-------- Source excerpt --------

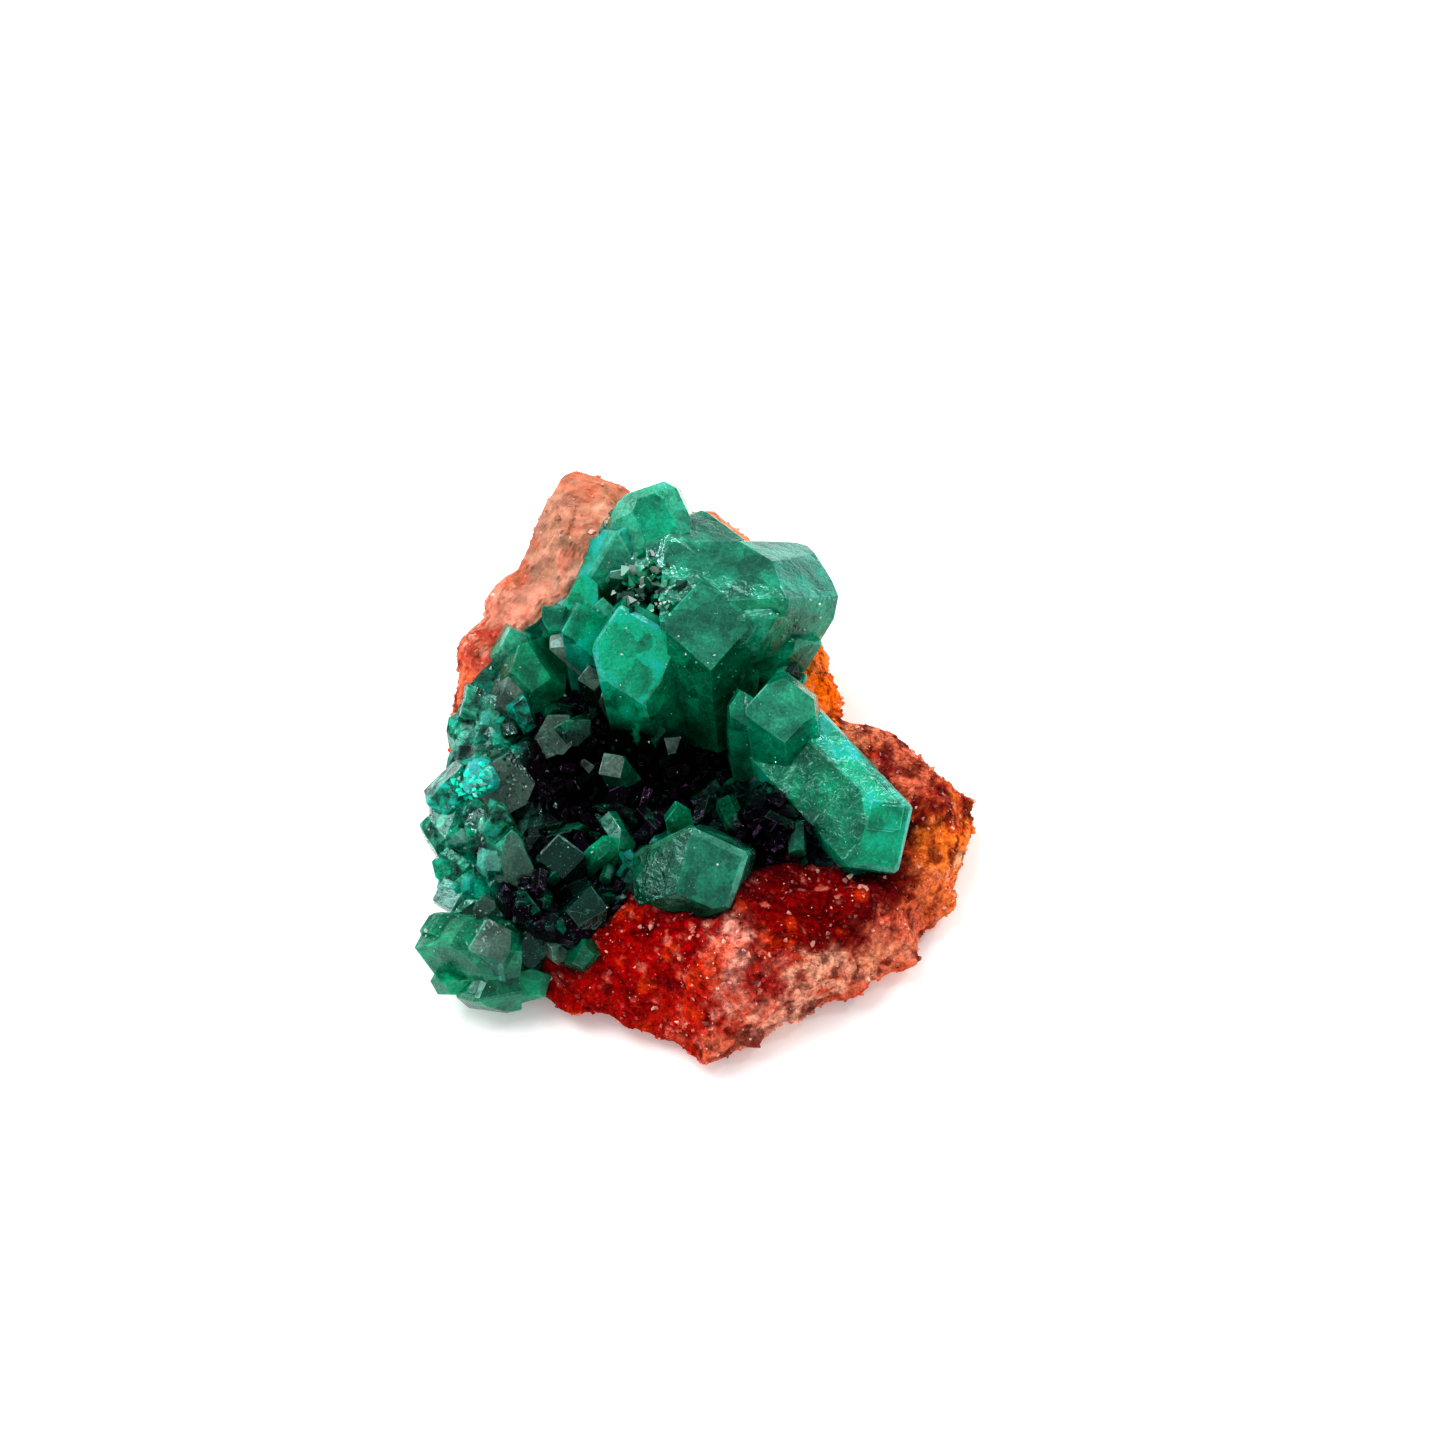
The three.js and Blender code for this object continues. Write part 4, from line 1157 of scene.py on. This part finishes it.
def keep_largest_shell(piece):
    """Deletes loose chips and sealed pockets. Every point takes the lowest number found
    along its edges until nothing changes, which numbers the shells."""
    mesh = piece.data
    ends = np.zeros(2 * len(mesh.edges), dtype=np.int64)
    mesh.edges.foreach_get("vertices", ends)
    a, b = ends.reshape(-1, 2).T
    shell = np.arange(len(mesh.vertices))
    while True:
        lowest = shell.copy()
        np.minimum.at(lowest, a, shell[b])
        np.minimum.at(lowest, b, shell[a])
        lowest = lowest[lowest]
        if (lowest == shell).all():
            break
        shell = lowest
    names, counts = np.unique(shell, return_counts=True)
    loose = shell != names[np.argmax(counts)]
    if loose.any():
        work = bmesh.new()
        work.from_mesh(mesh)
        work.verts.ensure_lookup_table()
        bmesh.ops.delete(work, geom=[work.verts[k] for k in np.flatnonzero(loose)], context="VERTS")
        work.to_mesh(mesh)
        work.free()
    return len(names) - 1


for piece in crystal_pieces:
    apply_boolean(crystal_cluster, "UNION", piece)
print("fused faces", len(crystal_cluster.data.polygons))

# %% Cut out the rock
CUTTER_DEPTH = -1
coarse = rock_grid(around=120, top=24, side=10, foot=4)
coarse = coarse + 0.05 * grid_normals(coarse)
coarse[-1, :, 2] = CUTTER_DEPTH
rock_cutter = new_piece("rock_cutter", *closed_grid(coarse, bottom=[0, 0, CUTTER_DEPTH]))
apply_boolean(crystal_cluster, "DIFFERENCE", rock_cutter)
dropped = keep_largest_shell(crystal_cluster)
for piece in [*crystal_pieces, rock_cutter]:
    mesh = piece.data
    bpy.data.objects.remove(piece)
    bpy.data.meshes.remove(mesh)
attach(crystal_cluster, "root")
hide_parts("dioptase_cluster")
print("cluster faces", len(crystal_cluster.data.polygons), "shells dropped", dropped)

# %% [markdown]
# Between the large crystals the crust is covered with small ones. They are too many to
# fuse one by one, so they are their own piece: six different small crystals, each
# worked out once from its planes and then set down again and again with other sizes and
# turns. Each is a closed shape of a few dozen faces, with its root sunk in the crust.

# %% Fine druse
def druse_shapes(count):
    """Small crystals one unit wide with their tip at the origin: corners, faces, and the
    face of each corner."""
    random = np.random.default_rng(900)
    shapes = []
    while len(shapes) < count:
        cut = {"r0": random.uniform(-0.2, 0.05), "p1": random.uniform(-0.1, 0.1)}
        plain = main_planes(1, 2.4, cut, None)
        planes = np.concatenate([plain, round_planes(plain, 0.07, random)])
        corners = corner_points(planes)
        faces, _ = plane_faces(corners, planes)
        if is_closed(faces):
            shapes.append((corners, faces))
    return shapes


def pick_looks(names, count, random):
    """Colours of looks picked at random from names."""
    return np.array([LOOKS[name] for name in random.choice(names, count)])


print("faces of small crystals:", [len(faces) for _, faces in druse_shapes(3)])

# %% Place the druse
DRUSE_TRIES = 2200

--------

▸ **What you will do**: Output all of the data above without any alteration.

▸ **Problem solution**:
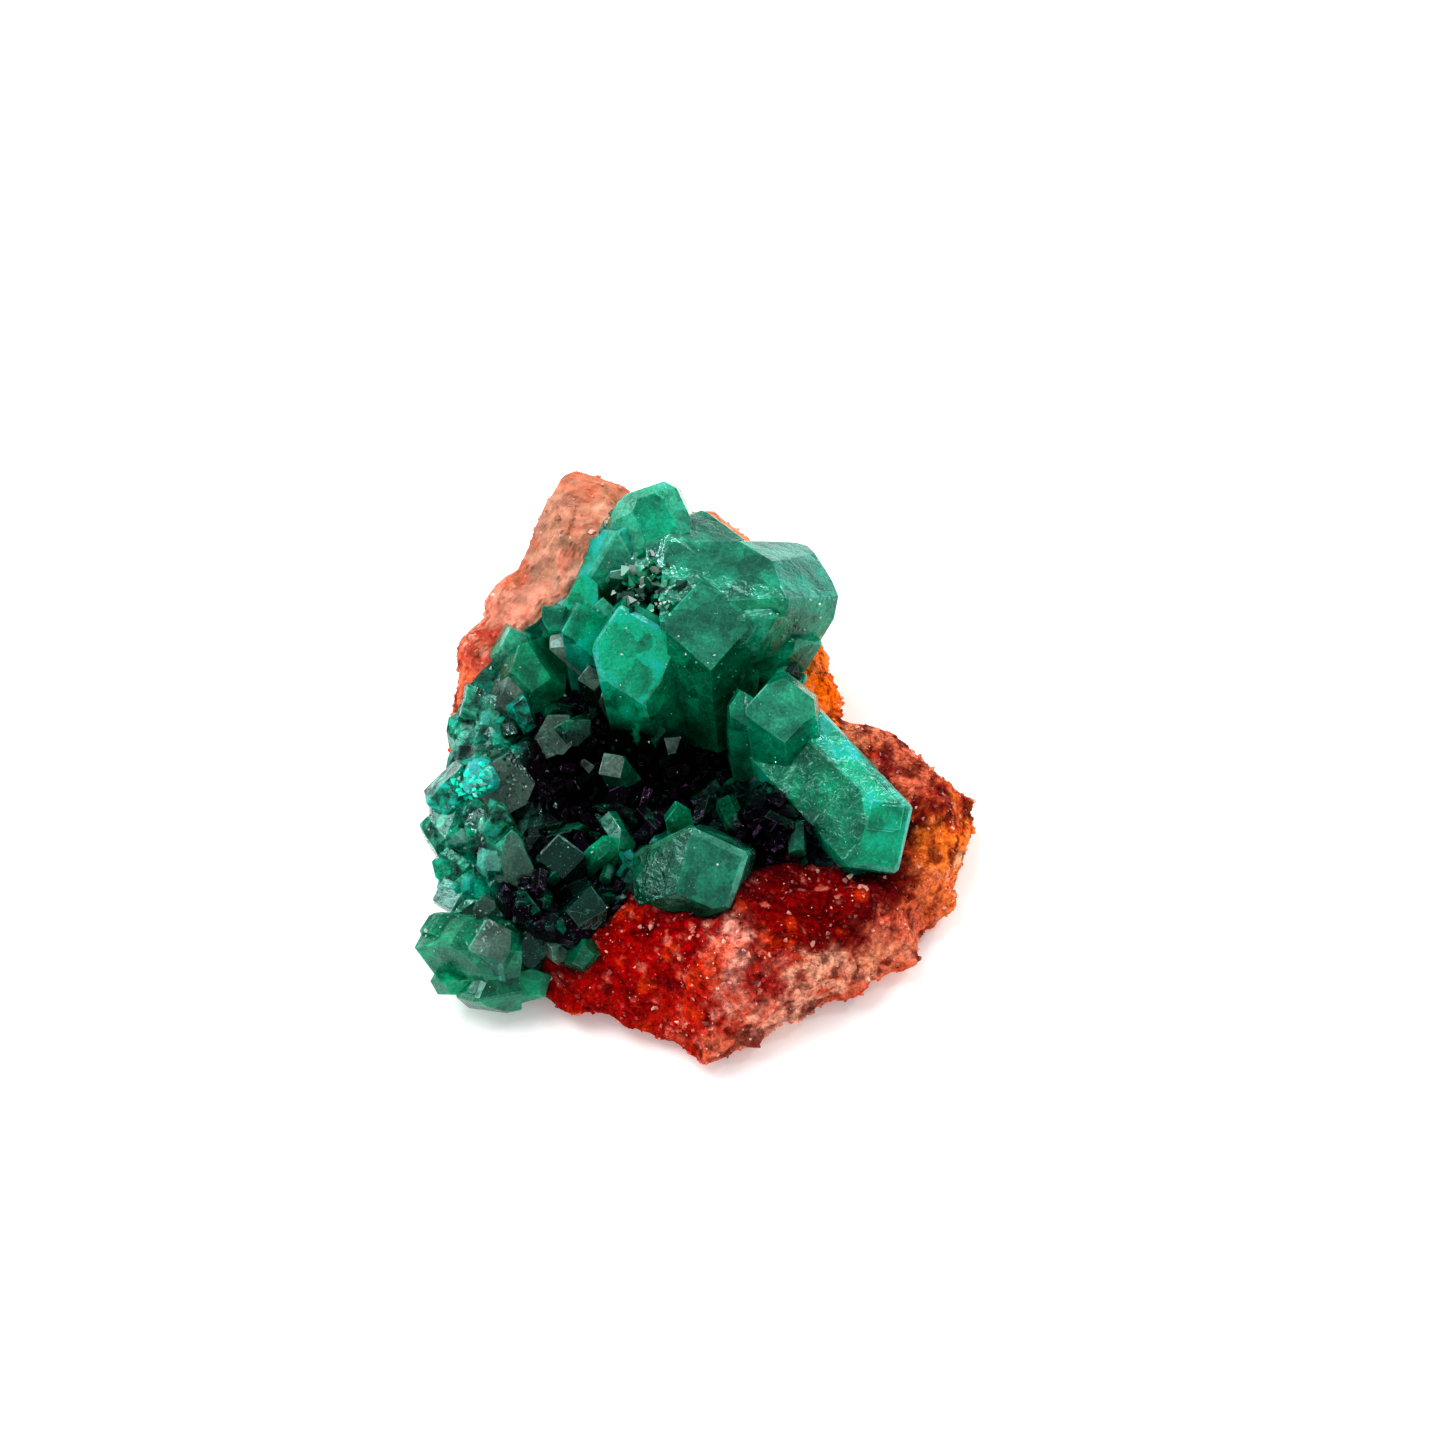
The three.js and Blender code for this object continues. Write part 4, from line 1157 of scene.py on. This part finishes it.
def keep_largest_shell(piece):
    """Deletes loose chips and sealed pockets. Every point takes the lowest number found
    along its edges until nothing changes, which numbers the shells."""
    mesh = piece.data
    ends = np.zeros(2 * len(mesh.edges), dtype=np.int64)
    mesh.edges.foreach_get("vertices", ends)
    a, b = ends.reshape(-1, 2).T
    shell = np.arange(len(mesh.vertices))
    while True:
        lowest = shell.copy()
        np.minimum.at(lowest, a, shell[b])
        np.minimum.at(lowest, b, shell[a])
        lowest = lowest[lowest]
        if (lowest == shell).all():
            break
        shell = lowest
    names, counts = np.unique(shell, return_counts=True)
    loose = shell != names[np.argmax(counts)]
    if loose.any():
        work = bmesh.new()
        work.from_mesh(mesh)
        work.verts.ensure_lookup_table()
        bmesh.ops.delete(work, geom=[work.verts[k] for k in np.flatnonzero(loose)], context="VERTS")
        work.to_mesh(mesh)
        work.free()
    return len(names) - 1


for piece in crystal_pieces:
    apply_boolean(crystal_cluster, "UNION", piece)
print("fused faces", len(crystal_cluster.data.polygons))

# %% Cut out the rock
CUTTER_DEPTH = -1
coarse = rock_grid(around=120, top=24, side=10, foot=4)
coarse = coarse + 0.05 * grid_normals(coarse)
coarse[-1, :, 2] = CUTTER_DEPTH
rock_cutter = new_piece("rock_cutter", *closed_grid(coarse, bottom=[0, 0, CUTTER_DEPTH]))
apply_boolean(crystal_cluster, "DIFFERENCE", rock_cutter)
dropped = keep_largest_shell(crystal_cluster)
for piece in [*crystal_pieces, rock_cutter]:
    mesh = piece.data
    bpy.data.objects.remove(piece)
    bpy.data.meshes.remove(mesh)
attach(crystal_cluster, "root")
hide_parts("dioptase_cluster")
print("cluster faces", len(crystal_cluster.data.polygons), "shells dropped", dropped)

# %% [markdown]
# Between the large crystals the crust is covered with small ones. They are too many to
# fuse one by one, so they are their own piece: six different small crystals, each
# worked out once from its planes and then set down again and again with other sizes and
# turns. Each is a closed shape of a few dozen faces, with its root sunk in the crust.

# %% Fine druse
def druse_shapes(count):
    """Small crystals one unit wide with their tip at the origin: corners, faces, and the
    face of each corner."""
    random = np.random.default_rng(900)
    shapes = []
    while len(shapes) < count:
        cut = {"r0": random.uniform(-0.2, 0.05), "p1": random.uniform(-0.1, 0.1)}
        plain = main_planes(1, 2.4, cut, None)
        planes = np.concatenate([plain, round_planes(plain, 0.07, random)])
        corners = corner_points(planes)
        faces, _ = plane_faces(corners, planes)
        if is_closed(faces):
            shapes.append((corners, faces))
    return shapes


def pick_looks(names, count, random):
    """Colours of looks picked at random from names."""
    return np.array([LOOKS[name] for name in random.choice(names, count)])


print("faces of small crystals:", [len(faces) for _, faces in druse_shapes(3)])

# %% Place the druse
DRUSE_TRIES = 2200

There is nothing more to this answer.